Mechanical behaviors, lattice thermal conductivity and vibrational properties of a new MAX phase Lu2SnC

In this work we examine, via density functional theory (DFT), material properties of the recently synthesized Lu-based MAX phase Lu2SnC and facilitate comparison with the Sn-containing MAX phases M2SnC (where M = Ti, Zr, Hf and Nb). Structural, elastic, mechanical, thermal and vibrational properties of Lu2SnC are calculated for the first time. In regard to the elastic properties and the mechanical behavior, it is predicted that Lu2SnC is softer and more easily machinable than the other examined M2SnC phases. All the M2SnC phases, including Lu2SnC, are mechanically and dynamically stable and elastically anisotropic.
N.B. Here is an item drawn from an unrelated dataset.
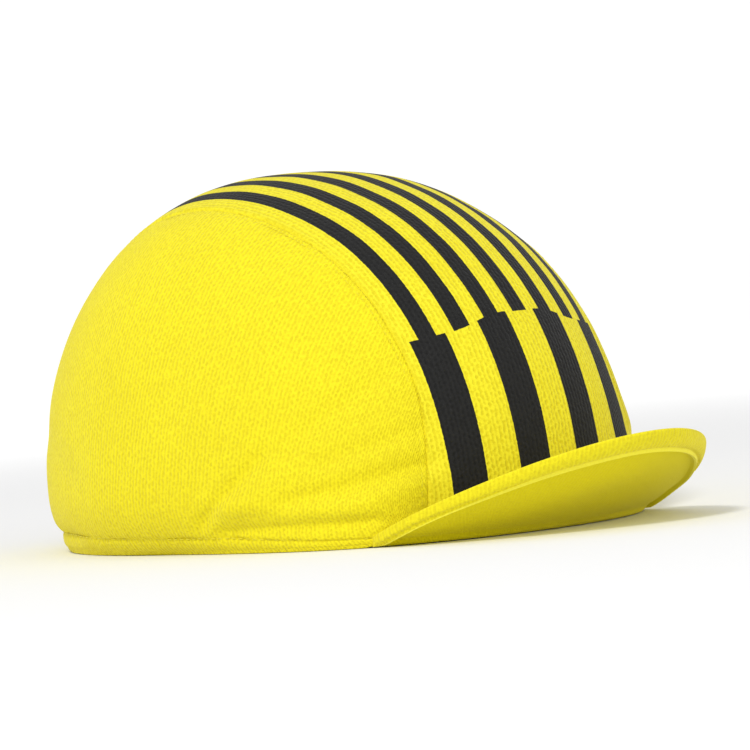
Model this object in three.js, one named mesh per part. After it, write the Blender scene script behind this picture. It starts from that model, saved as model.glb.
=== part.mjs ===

Calculated acoustic Debye temperature is lowest for Lu2SnC among the examined M2SnC phases. Clarke's and Slack's approximation models are employed to estimate the minimum and lattice thermal conductivities for all the 211 MAX compounds under study. Lu2SnC should have candidacy for thermal barrier coating (TBC) material because of its high thermal shock resistance, low minimum thermal conductivity, high melting point and characteristically good oxidation resistance. Ab-initio calculations presented in this study should be complementary to future experimental and theoretical work which can lead to further insights.